Почему сложилась такая языковая ситуация? Причин много. Одна из них — массовое уничтожение белорусской интеллигенции, — подчеркнем: ее самых лучших сил, это не могло не сказаться на судьбе языка народа, потому что, во-первых, резко снизило общий уровень культуры и национального самосознания, а во-вторых, надолго вселило в массы белорусов страх быть обвиненными в национализме. Однако и после 1937-го белорусский язык в республике держался еще довольно долго. Несколько министерств работало на белорусском языке до середины 50-х годов. Нельзя считать, как это кое-кто делает, весомой причиной отсутствие барьера между белорусским и русским языками. Я с этим согласиться не могу. Что значит — низкий барьер или высокий? Есть самобытный язык самостоятельного славянского народа, имеющего свою тысячелетнюю историю. Этим сказано все. Но если все же кто-то склонен якобы отсутствием барьеров объяснять, точнее — оправдывать то, чему оправдания нет, то я скажу: барьер достаточно высок. Проиллюстрирую, кажется, интересным примером. На торжественном вечере в Минске в присутствии Н. С. Хрущева секретарь ЦК КПБ делал доклад на белорусском языке. Едва окончил — высокий гость буквально закричал на него: «Вы почему не на русском читали свой доклад! Я ни черта не понял!» Как видите, слушал доклад на белорусском языке и «ни черта не понял». Так что барьер, повторяю, достаточный.
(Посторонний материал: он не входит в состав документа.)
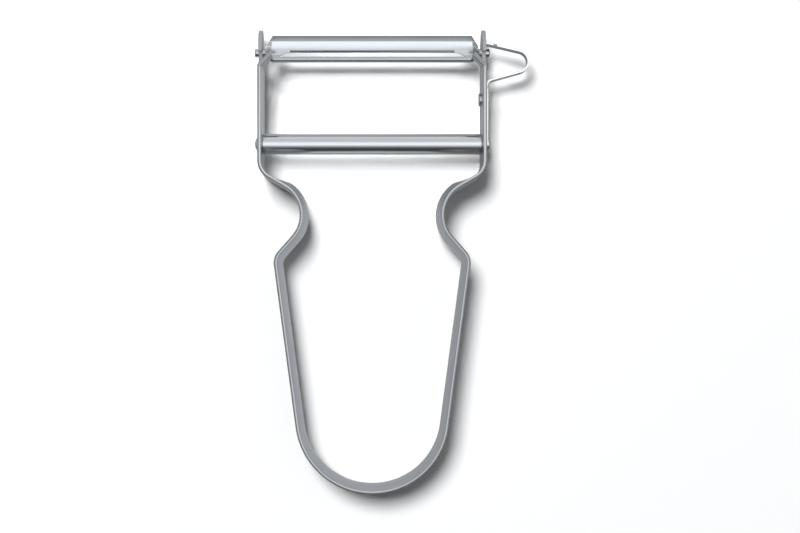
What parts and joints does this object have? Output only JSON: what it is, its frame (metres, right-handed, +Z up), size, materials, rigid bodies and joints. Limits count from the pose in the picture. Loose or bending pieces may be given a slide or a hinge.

Главная же причина, почему в Белоруссии родной язык до такой степени вытеснен русским, — это бюрократическая централизация политической и экономической власти в стране, в результате чего так называемый суверенитет республики долгие десятилетия являлся по существу фикцией. Получили установку из центра — взять курс на слияние языков, — вот и взяли такой курс, и не посмели ослушаться, и начали массово — тысячами! — белорусские школы превращать в русские, так же ПТУ и техникумы, так же дома культуры, клубы, библиотеки, так же все визуальное оформление городов и деревень, так же многие журналы и газеты — даже районные, в сельской глубинке... Вот она-то, главная причина «феномена». Местные руководители всех рангов старались угодить центру — такова уж подлинная суть бюрократического аппарата. А был бы суверенитет на деле, а не на словах, решали бы вожди все вопросы народной жизни, советуясь со своим народом, — никакою бы такого «феномена» не произошло. Потому что в народе, вопреки такой длительной и такой жесткой ассимиляторской политике, и до сего дня чувство любви к своему родному языку окончательно не утеряно.

Беда наша, да и великая, что руководство республики в течение целых десятилетий создавалось у нас по образу и подобию шефов, а те, «ни черта не понимая», гласно и негласно требовали полной унификации всей духовной жизни в стране, единого же для всех языка — в особенности. Так стоит ли удивляться, что нигилистическое отношение к родному языку было у самих белорусов? В условиях, когда грубо рушится естественная культурная среда, когда белорусский язык вытесняется изо всех сфер общественной жизни, когда партийные и советские руководители, люди видные, образованные, нигде не свидетельствуют своего уважительного к этому языку отношения, когда изо всех рупоров и со всех трибун то и дело напоминается об опасности национализма, под который недвусмысленно подверстывают неравнодушие к судьбе своей национальной культуры, — разве в таких условиях трудно воспитать у простых людей языковой нигилизм? Вспоминаю, как в 1968 году студенты белорусского отделения БГУ потребовали, чтобы некоторые дисциплины читали им на белорусском языке. Всего лишь, и не более. Но сколько тогда было наделано на всю республику шума! Как негодовал ученый совет филфака! Как подпрыгивали на стульях некоторые сверхбдительные тети, вопя: «Это же национализм! Это — национализм, товарищи!»